╭─ Recorded information
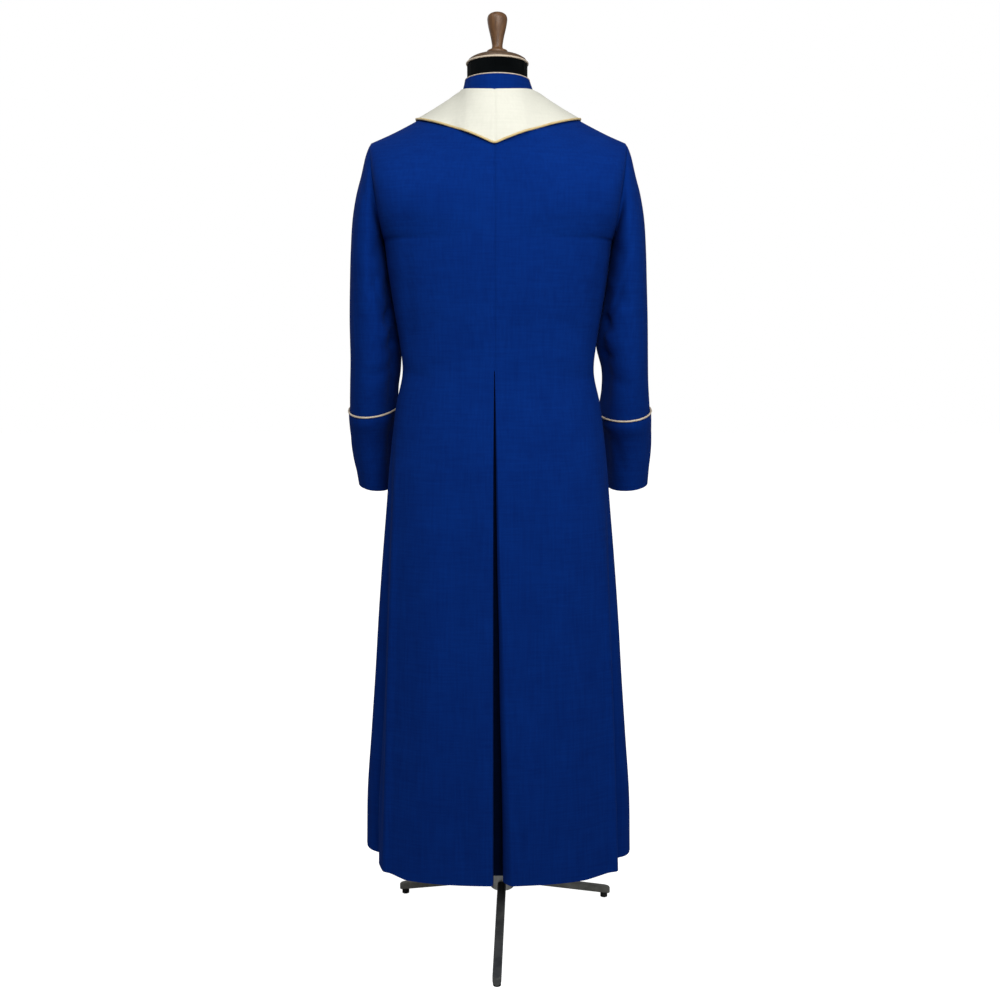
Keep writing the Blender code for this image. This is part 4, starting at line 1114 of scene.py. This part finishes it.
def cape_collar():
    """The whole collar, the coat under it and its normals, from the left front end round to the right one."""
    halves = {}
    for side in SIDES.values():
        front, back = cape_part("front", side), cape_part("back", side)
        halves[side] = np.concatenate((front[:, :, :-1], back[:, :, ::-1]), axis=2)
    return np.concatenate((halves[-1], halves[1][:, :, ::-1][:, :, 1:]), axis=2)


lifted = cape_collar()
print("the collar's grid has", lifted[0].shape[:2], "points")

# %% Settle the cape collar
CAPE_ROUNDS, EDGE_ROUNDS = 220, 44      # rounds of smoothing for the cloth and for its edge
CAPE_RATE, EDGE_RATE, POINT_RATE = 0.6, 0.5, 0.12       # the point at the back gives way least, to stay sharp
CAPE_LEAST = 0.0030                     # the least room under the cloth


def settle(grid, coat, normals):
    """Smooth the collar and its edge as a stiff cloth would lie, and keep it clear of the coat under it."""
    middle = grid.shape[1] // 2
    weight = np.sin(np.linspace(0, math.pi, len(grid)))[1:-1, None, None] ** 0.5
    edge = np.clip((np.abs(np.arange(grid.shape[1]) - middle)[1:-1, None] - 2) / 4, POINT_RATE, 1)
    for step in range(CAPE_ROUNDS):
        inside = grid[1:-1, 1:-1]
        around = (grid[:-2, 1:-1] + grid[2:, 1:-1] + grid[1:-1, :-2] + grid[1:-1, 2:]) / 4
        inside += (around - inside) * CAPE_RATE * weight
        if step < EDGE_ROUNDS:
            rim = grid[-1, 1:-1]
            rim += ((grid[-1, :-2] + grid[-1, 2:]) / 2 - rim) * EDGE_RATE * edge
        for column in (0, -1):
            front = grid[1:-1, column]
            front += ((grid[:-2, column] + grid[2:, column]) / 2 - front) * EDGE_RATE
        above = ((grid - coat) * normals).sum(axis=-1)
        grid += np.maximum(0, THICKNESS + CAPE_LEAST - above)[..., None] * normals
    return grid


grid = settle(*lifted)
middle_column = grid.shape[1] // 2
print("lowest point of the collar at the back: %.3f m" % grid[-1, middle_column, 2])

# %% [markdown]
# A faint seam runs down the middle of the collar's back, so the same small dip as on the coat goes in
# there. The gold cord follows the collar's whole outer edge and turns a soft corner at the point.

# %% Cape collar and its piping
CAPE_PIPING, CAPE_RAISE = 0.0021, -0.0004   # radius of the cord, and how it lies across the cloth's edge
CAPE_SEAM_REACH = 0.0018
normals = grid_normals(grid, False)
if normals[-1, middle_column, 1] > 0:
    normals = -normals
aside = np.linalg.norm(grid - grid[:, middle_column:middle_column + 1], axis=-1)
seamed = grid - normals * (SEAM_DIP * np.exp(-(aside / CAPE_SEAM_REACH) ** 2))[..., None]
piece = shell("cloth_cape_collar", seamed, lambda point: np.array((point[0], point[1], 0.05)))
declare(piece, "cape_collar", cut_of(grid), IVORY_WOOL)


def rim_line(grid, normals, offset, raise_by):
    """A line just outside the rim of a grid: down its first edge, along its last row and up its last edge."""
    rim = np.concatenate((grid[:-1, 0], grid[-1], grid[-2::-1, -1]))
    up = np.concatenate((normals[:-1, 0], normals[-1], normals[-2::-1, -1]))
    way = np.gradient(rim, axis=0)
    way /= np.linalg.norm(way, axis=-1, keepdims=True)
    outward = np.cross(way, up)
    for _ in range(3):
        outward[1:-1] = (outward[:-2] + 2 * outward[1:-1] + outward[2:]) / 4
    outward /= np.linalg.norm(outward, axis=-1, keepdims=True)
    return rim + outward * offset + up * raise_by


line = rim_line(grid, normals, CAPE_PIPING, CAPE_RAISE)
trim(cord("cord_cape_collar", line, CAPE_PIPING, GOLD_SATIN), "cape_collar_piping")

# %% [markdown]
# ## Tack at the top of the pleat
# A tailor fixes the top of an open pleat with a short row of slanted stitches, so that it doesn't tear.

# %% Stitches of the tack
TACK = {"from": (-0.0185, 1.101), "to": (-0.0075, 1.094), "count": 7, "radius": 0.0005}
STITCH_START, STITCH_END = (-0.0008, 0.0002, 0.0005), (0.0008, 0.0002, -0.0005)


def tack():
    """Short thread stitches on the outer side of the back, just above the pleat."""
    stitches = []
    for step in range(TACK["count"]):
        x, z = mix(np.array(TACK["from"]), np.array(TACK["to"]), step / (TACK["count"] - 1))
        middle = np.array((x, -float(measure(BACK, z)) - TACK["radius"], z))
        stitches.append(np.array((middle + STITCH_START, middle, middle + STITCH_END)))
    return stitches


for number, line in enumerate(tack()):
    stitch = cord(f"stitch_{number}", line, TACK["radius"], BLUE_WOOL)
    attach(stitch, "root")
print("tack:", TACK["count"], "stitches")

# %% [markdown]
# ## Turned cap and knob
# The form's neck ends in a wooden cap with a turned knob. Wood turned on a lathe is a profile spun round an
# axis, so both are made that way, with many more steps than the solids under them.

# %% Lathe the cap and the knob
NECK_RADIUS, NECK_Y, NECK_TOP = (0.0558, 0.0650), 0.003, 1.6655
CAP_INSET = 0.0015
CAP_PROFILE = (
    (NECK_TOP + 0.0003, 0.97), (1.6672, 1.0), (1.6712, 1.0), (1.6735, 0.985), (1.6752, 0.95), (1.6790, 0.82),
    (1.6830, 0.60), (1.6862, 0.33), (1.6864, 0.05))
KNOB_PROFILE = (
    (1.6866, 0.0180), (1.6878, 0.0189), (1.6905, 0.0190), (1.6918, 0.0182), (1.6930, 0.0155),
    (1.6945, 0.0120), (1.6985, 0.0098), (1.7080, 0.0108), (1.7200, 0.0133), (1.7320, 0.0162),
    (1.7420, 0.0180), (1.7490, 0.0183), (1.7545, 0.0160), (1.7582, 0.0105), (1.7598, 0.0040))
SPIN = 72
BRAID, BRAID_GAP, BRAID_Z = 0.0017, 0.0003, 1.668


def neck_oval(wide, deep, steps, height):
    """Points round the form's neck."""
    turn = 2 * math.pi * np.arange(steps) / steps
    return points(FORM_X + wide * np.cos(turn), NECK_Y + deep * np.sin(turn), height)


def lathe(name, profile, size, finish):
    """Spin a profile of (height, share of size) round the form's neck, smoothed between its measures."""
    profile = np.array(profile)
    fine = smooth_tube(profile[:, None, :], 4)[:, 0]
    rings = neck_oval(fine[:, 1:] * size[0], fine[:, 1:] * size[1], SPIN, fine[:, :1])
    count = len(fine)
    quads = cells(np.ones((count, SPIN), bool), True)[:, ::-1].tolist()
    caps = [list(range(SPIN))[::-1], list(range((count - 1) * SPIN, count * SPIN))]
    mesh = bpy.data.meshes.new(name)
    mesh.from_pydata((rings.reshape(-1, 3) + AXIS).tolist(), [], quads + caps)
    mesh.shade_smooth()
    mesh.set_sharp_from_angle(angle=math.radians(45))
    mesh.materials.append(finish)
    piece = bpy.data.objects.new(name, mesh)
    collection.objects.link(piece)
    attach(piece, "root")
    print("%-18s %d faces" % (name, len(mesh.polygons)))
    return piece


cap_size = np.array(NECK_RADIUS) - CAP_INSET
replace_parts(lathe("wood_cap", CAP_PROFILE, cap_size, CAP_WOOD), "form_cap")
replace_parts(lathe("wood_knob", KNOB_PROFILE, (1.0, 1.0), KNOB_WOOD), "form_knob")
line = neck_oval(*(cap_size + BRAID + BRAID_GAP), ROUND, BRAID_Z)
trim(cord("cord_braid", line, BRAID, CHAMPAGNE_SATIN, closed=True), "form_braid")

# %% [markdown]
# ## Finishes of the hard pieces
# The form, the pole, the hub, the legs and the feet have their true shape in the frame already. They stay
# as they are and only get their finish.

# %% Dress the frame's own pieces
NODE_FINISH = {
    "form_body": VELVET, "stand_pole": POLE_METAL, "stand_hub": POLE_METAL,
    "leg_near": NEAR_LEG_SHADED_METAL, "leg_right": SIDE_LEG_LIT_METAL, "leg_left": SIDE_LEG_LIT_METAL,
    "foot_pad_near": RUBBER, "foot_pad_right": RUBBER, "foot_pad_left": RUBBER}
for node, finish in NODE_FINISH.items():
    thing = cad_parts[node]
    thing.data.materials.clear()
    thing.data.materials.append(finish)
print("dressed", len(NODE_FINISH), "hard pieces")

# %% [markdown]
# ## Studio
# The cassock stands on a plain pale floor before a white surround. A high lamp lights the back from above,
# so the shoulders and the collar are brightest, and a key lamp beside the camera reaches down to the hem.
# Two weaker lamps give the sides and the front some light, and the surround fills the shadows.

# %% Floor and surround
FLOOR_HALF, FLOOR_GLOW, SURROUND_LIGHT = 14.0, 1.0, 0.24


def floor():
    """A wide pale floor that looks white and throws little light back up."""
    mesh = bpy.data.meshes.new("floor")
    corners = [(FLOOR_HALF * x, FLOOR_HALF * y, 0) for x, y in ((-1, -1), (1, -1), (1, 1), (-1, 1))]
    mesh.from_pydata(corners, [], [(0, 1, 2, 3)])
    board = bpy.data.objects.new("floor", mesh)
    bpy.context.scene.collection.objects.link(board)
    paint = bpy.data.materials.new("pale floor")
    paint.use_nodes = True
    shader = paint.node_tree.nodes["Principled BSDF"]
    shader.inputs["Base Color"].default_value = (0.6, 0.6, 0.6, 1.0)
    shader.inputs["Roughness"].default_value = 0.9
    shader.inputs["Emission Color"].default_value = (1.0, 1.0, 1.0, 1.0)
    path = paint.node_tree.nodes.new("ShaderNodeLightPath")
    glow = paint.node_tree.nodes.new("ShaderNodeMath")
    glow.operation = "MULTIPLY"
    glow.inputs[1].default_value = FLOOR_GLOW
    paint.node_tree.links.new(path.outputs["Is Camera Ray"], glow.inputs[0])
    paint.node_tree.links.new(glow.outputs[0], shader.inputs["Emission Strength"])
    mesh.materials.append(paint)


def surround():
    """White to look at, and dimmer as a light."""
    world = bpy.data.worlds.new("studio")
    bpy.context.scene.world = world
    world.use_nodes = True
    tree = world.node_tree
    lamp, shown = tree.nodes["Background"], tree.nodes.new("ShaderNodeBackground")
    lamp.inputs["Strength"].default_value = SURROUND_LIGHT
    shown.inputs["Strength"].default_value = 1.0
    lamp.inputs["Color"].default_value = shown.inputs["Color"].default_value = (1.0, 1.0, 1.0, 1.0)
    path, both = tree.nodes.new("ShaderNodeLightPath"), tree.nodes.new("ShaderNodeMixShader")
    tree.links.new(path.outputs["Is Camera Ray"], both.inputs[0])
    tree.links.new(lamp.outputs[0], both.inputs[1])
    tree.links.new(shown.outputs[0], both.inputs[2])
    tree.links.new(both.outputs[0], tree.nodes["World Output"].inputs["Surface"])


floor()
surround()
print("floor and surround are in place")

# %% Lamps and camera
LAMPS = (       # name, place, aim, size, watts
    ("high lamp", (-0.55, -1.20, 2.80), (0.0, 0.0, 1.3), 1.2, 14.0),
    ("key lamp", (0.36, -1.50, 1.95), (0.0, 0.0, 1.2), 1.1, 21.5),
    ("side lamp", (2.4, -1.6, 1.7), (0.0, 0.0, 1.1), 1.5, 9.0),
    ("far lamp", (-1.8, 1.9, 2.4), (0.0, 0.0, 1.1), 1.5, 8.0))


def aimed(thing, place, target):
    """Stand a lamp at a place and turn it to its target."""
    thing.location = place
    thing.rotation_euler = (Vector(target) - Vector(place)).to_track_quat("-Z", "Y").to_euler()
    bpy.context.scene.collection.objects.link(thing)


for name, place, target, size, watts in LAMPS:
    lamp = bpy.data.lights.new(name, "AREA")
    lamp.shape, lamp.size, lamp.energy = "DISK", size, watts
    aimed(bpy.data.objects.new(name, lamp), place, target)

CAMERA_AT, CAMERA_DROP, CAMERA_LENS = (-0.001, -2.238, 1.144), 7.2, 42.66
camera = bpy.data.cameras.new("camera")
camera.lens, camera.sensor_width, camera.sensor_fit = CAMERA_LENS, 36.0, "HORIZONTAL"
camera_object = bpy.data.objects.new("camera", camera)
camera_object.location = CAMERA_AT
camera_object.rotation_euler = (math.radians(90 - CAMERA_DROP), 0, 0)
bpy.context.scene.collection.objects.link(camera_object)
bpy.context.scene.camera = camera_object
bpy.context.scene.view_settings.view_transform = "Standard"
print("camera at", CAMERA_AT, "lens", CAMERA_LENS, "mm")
╰─
**Written problem:**
Identify the lines above that contain the word "scene", then copy them.

**Reply:**
Keep writing the Blender code for this image. This is part 4, starting at line 1114 of scene.py. This part finishes it.
    bpy.context.scene.collection.objects.link(board)
    bpy.context.scene.world = world
    bpy.context.scene.collection.objects.link(thing)
bpy.context.scene.collection.objects.link(camera_object)
bpy.context.scene.camera = camera_object
bpy.context.scene.view_settings.view_transform = "Standard"